Rennick Palley, Founding Partner at Stratos

This Week's Guest Spotlight

Rennick Palley, Founding Partner at Stratos

 

From your perspective, what are the trends shaping the future of crypto?  

The three most important trends in crypto are (1) regulation, (2) stablecoins, and (3) AI.

  1. It's difficult to overstate the significance of the change from the Biden administration to the Trump administration when it comes to regulation. Crypto in the U.S. (and by extension in most developed countries) has been living in a dark age of tacit repression, due to shadow bans like Operation Chokepoint, SAB 121 and the lack of deterministic rules from the U.S. Securities and Exchange Commission.

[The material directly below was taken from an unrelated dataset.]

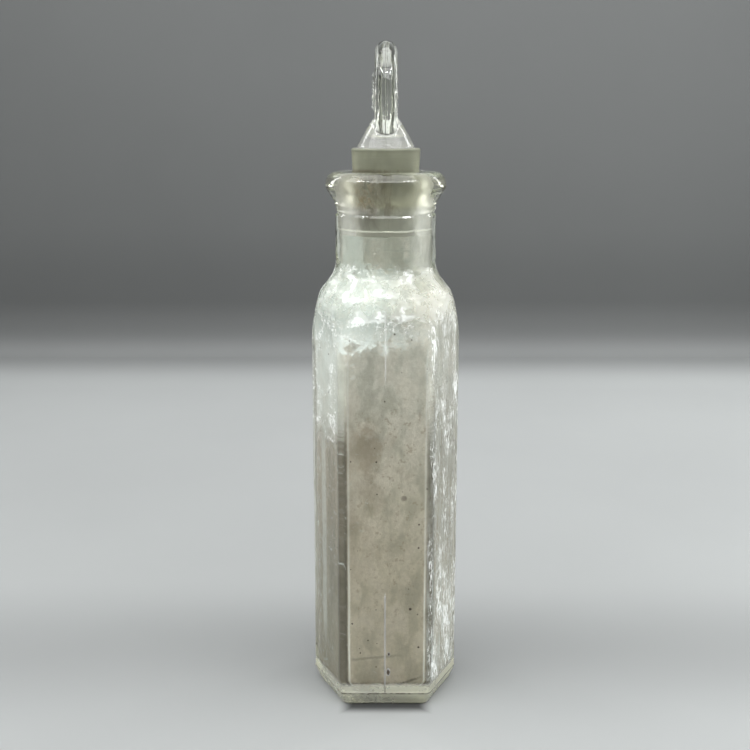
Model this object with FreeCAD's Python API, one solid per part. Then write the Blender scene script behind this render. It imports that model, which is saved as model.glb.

Despite this, crypto has a total market cap of $3.3 trillion. We expect that number to increase considerably as a pro-crypto federal apparatus takes office, both due to price appreciation and the proliferation of new projects and tokens. Key initiatives we are watching include stablecoin regulation, the Bitcoin Strategic Reserve, and decentralized token launch guidelines.
  2. Stablecoins will become the primary mechanism for financial transactions in the near future. They are cheaper, faster and easier to use than traditional fiat rails and trade 24/7. Coupled with the evolving regulatory landscape in the U.S., the day is coming when stablecoins are integrated into things like Apple Pay and brick-and-mortar point-of-sale terminals, and the average person in the U.S. and abroad is using stablecoins for day-to-day transactions. There are currently $200 billion of USD stablecoins in circulation - we expect this number to reach multiple trillions before the end of the decade.
  3. AI is already making its mark on-chain, with the recent explosion of new on-chain AI agents and platforms for launching them. Today, the functionality of these agents is primitive, but as models improve and the infrastructure for these agents to interact across chains and with the off-chain economy matures, we expect AI-driven agents to comprise a majority of on-chain activity.

We expect all three of these trends will serve to reinforce each other, producing an adoption cycle that is orders of magnitude larger in scale and value than what was seen in the 2020/2021 decentralized finance proof of concept cycle.